Cultural Festivals, Racial Healing, and Divided Loyalties in Cold War British Guiana, c. 195764

Sunday, January 6, 2019: 11:00 AM
Salon 7 (Palmer House Hilton)
Ramaesh J. Bhagirat-Rivera, Boston College
This paper examines the use of state-sponsored cultural festivals as a tool for racial reconciliation in Cold War British Guiana. By the mid-1960s, British Guiana seemed to be on the brink of racial war. The emerging nation became a hotbed of British and American Cold War interventionism due to the socialist orientation of both of its major political parties. Despite their espoused socialism, both parties represented specific racial groups – Cheddi Jagan’s People’s Progressive Party represented the slight majority of South-Asian-descended Guianese, and Forbes Burnham’s People’s National Congress represented the slight minority of African-descended Guianese. While scholarship has focused on Cold War interventionism and the racial violence it engendered, this paper instead focuses on how these global Cold War politics shaped the process of Guianese nation-building in response to the racial tensions that ensued.

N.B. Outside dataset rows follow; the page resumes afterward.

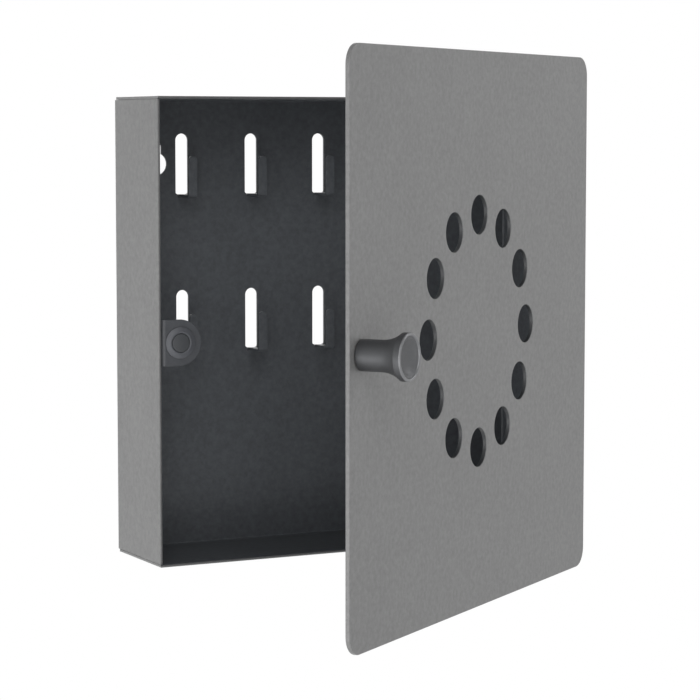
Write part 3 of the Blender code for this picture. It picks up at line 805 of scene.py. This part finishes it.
rims = [edge for edge in bm.edges if edge.calc_face_angle() > SHARP]
bmesh.ops.bevel(bm, geom=rims, offset=DOOR_SOFT, offset_type="OFFSET", segments=DOOR_SOFT_STEPS,
                profile=0.5, affect="EDGES", material=-1)
front_share = bm.verts.layers.float.new(FRONT_SHARE)
for vert in bm.verts:
    vert[front_share] = max(0, 1 - (vert.co.y - door_front) / DOOR_SOFT)
ring_reach = WINDOW_RING + 2 * WINDOW
for face in bm.faces:
    middle = face.calc_center_median()
    if face.normal.y > TO_THE_BACK:
        face.material_index = 1
    elif face.normal.y > TO_THE_FRONT and hypot(middle.x, middle.z - door_z) < ring_reach:
        face.material_index = 2
finish("door_panel", bm, "door", COATS, "door_plate", swung=True)

# %% [markdown]
# Turned parts share one way of making: half of the outline is drawn as a line of edges and spun once
# round, as on a lathe. A cylinder could be scaled ring by ring, but an outline is easier to read and
# holds any profile.

# %% Turned parts
TURN_STEPS = 96
SMALL_TURN_STEPS = 48
ONE_POINT = 0.001 * MM


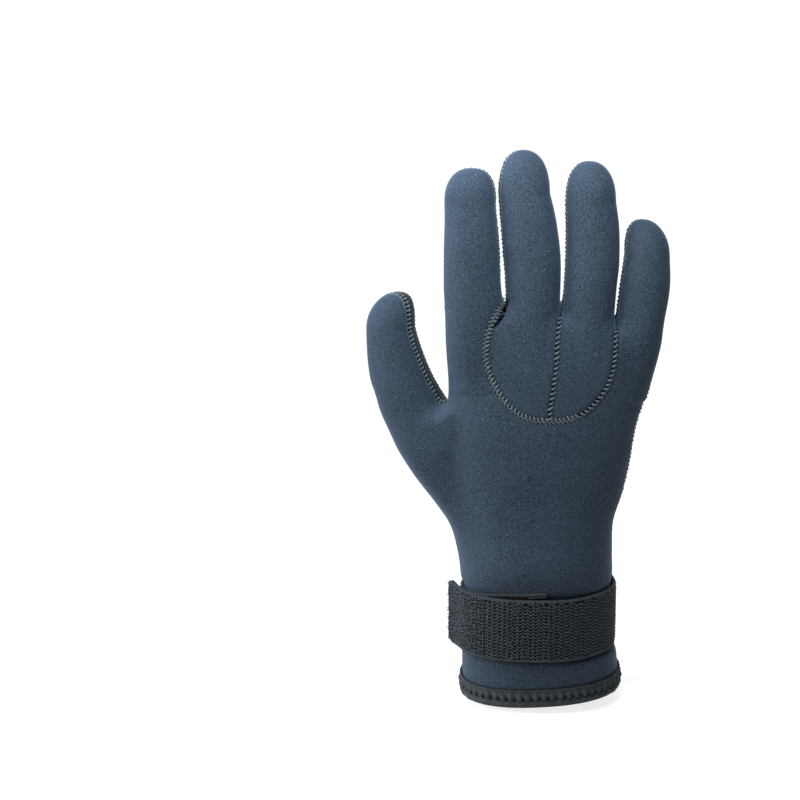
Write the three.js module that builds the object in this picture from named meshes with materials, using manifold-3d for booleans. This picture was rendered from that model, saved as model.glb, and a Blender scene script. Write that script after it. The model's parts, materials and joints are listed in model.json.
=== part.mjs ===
// Right-hand neoprene boating glove, standing upright and open as it is worn.
// Millimetres, +Z up. The back of the hand faces -Y, the palm faces +Y and the thumb points to -X.
// The origin is the middle of the cuff mouth, where the wrist goes in.

import * as THREE from 'three';
import { mergeVertices } from 'three/addons/utils/BufferGeometryUtils.js';
import Module from 'manifold-3d';

const wasm = await Module();
wasm.setup();

// Driving dimensions
const WALL = 3.0; // neoprene sheet
const SEAM_GAP = 0.3; // clearance between two panels that are sewn edge to edge
const MOUTH_SLOPE = 0.06; // the cuff mouth is a little higher on the little-finger side

const BINDING_HEIGHT = 9.5;
const BINDING_CLOTH = 1.1;
const BINDING_GAP = 0.3; // between the binding and the neoprene that it folds over

const STRAP_WIDTH = 32;
const STRAP_THICKNESS = 2.0;
const STRAP_BOTTOM = 24;
const STRAP_GAP = 0.35; // between the cuff and the first turn, and between the two turns
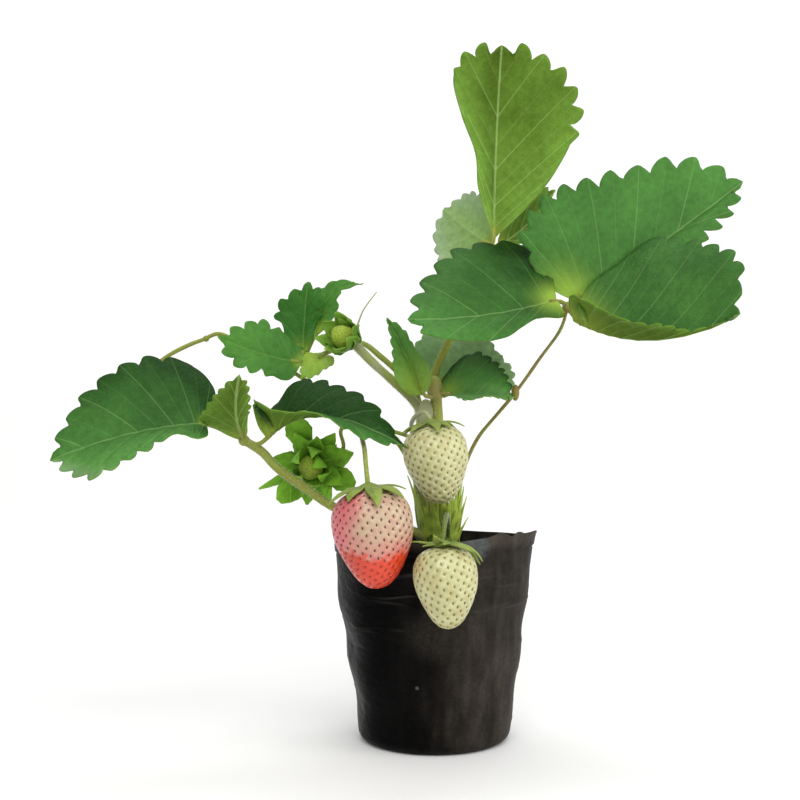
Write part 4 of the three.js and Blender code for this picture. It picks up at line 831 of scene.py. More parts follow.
def stipule(turn, length, width, lean, rows=12, columns=7):
    """Stipule at the crown: a strap that rises from the crown's side and leans out more towards its point,
    curved round the crown near its root."""
    a = math.radians(turn)
    out, across = np.array([math.cos(a), math.sin(a), 0]), np.array([-math.sin(a), math.cos(a), 0])
    s = np.linspace(0, 1, rows)
    tilt = np.radians(STIPULE_TILT - lean * s)[:, None]
    start = np.array([CROWN_X, 0, STIPULE_ROOT]) + out * (CROWN_RADIUS - STIPULE_INSET)
    middle = tilting_line(start, out, np.array([0, 0, 1]), tilt, length)
    half = (width / 2 * (1 - s ** STIPULE_TAPER) + 0.2)[:, None, None]
    k = np.linspace(-1, 1, columns)[None, :, None]
    return middle[:, None] + across * half * k - out * STIPULE_CUP * k ** 2 * (1 - s)[:, None, None]


def bag_radius(z, a):
    """Radius of the bag's wall at height z and angle a: foot to mouth by a power of the height, a bulge and a
    tuck at the left, soft folds up it, creases across it and a rounded corner at the foot."""
    rise = z / BAG_HEIGHT
    body = BAG_FOOT_RADIUS + (BAG_MOUTH_RADIUS - BAG_FOOT_RADIUS) * rise ** BAG_FLARE
    left = BAG_BULGE * bell(rise - 0.75, 0.22) - BAG_TUCK * bell(rise - 0.15, 0.2)
    bulge = np.maximum(0, -np.cos(a)) * left
    folds = FOLD_DEPTH * np.sin(5 * a + 2.2 * rise) * rise + FINE_FOLD_DEPTH * np.sin(9 * a - 3 * rise)
    crease = CREASE_DEPTH * np.sin(z / 4.1 + 1.6 * np.sin(2 * a)) * np.sin(np.pi * rise)
    under = np.maximum(0, BAG_CORNER - z)
    corner = BAG_CORNER - np.sqrt(BAG_CORNER ** 2 - under ** 2)
    return body + (bulge + folds + crease) * np.clip(z / 14, 0, 1) - corner


def rim_height(a):
    """Height of the rim: straight stretches between the heights of the rim line."""
    return np.interp(np.degrees(a) % 360, *zip(*RIM_LINE))


def from_right(angle):
    """Angle from the right side of the bag, between minus and plus half a turn."""
    return (angle + np.pi) % (2 * np.pi) - np.pi


def film_creases(z, a, seed=4):
    """Creases in the film: ridges 1 / (1 + (d / w)^2) about slightly tilted lines, each fading at its ends.
    The first few lie where the bag's front shows them, and the rest are scattered."""
    rng = np.random.default_rng(seed)
    count = LOOSE_CREASES
    scattered = np.stack([rng.uniform(-np.pi, np.pi, count), rng.uniform(0.15, 0.55, count),
                          rng.uniform(8, 74, count), rng.normal(0, 5, count), rng.uniform(-0.45, 0.6, count),
                          rng.uniform(0.4, 1.3, count)], -1)
    angle, span, level, slope, size, width = np.vstack([FRONT_CREASES, scattered]).T[:, :, None, None]
    turn = from_right(a[None] - angle)
    away = (z[None] - level - slope * turn - 0.6 * np.sin(9 * turn)) / width
    return (size * bell(turn, span) / (1 + away ** 2)).sum(0)


def bag_shell(film, crease, hem, rows=150, sides=300):
    """Bag film as one closed skin: from the middle of the underside out to the foot, up the outer wall, over
    the rim and down the inner wall. The hem is a band that stands out and ends in a small step. The rim is
    jagged by a sine in front and drawn out to a pinched corner at the right. Returns the points, the faces,
    and the share of a crease at each point."""
    angle = turns(sides)[None]
    level = np.concatenate([BAG_CORNER * (1 - np.cos(np.linspace(0, np.pi / 2, 8))),
                            np.linspace(BAG_CORNER, BAG_HEIGHT, rows)[1:]])[:, None]
    z = level + 0 * angle
    rise = np.clip((z - HEM_LEVEL) / (BAG_HEIGHT - HEM_LEVEL), 0, 1)
    turn, rim = from_right(angle), rim_height(angle)
    jag = RIM_JAG * np.sin(19 * angle) * bell(turn + 0.5, 0.7)
    lifted = z + rise * (rim - BAG_HEIGHT + jag)
    fade = np.clip((z - BAG_CORNER) / 8, 0, 1) * np.clip((BAG_HEIGHT + 1 - z) / 5, 0, 1)
    band = ease(lifted, rim - hem - HEM_EDGE, rim - hem + HEM_EDGE)
    tuck = -HEM_EDGE * bell(lifted - rim + hem + 0.5, 0.4)
    lip = RIM_WAVE * np.sin(11 * angle + 2 * np.sin(3 * angle)) * rise ** 3
    folds = film_creases(z, angle) * fade
    pinch = RIM_PINCH * bell(turn, 0.15) * rise ** 2
    radius = bag_radius(z, angle) + crease * folds + (HEM_STEP * band + tuck) * (z > 20) + lip + pinch
    outer = np.stack([radius, lifted], -1)
    bend = np.linspace(0, np.pi, 5)[1:-1, None]
    over = np.stack([radius[-1] - film / 2 * (1 - np.cos(bend)), lifted[-1] + film / 2 * np.sin(bend)], -1)
    inner = np.stack([radius - film, np.maximum(lifted, BAG_FLOOR)], -1)[::-1]
    middle = np.array([0.25, 0.6, 0.9])[:, None]
    under = np.stack([middle * radius[0][None], 0 * middle * angle], -1)
    floor = np.stack([middle[::-1] * (radius[0] - film)[None], 0 * middle * angle + BAG_FLOOR], -1)
    skin = np.concatenate([under, outer, over, inner, floor])
    points = upright(BAG_CENTRE_X, skin[..., 0], angle, skin[..., 1])
    marks = np.zeros((points[..., 0].size + 2, 3))
    start = under[..., 0].size
    marks[start:start + folds.size, 0] = folds.ravel()
    return (*poled_skin(points, (BAG_CENTRE_X, 0, 0), (BAG_CENTRE_X, 0, BAG_FLOOR)), marks)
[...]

Within this context of heightened tension, everyone from political leaders to cultural activists envisioned the festivity of performative culture as the means to end racialized violence. In particular, British Guiana Festival Week became the main state-sponsored cultural festival that aspired to be racially inclusive, instill pride and loyalty to the emerging nation, and forge cross-racial unity. These cultural spaces were mobilized in attempts at racial amelioration during tense times, reconciliation after particularly explosive times of racial violence, and as preemptive measures to prevent future tensions. While on the surface these festivals perpetuated the rhetoric and ideals of national inclusion, the practice of nation-building reinforced the bonds of racialized patronage between political leaders and their constituents while exacerbating racial divisions on-the-ground. Racialized participation in nationalist festivals largely reflected partisan loyalty, thus naturalizing and reinforcing racial separation within the national sphere. State policies that were originally intended to unify the nation became sources of disunity.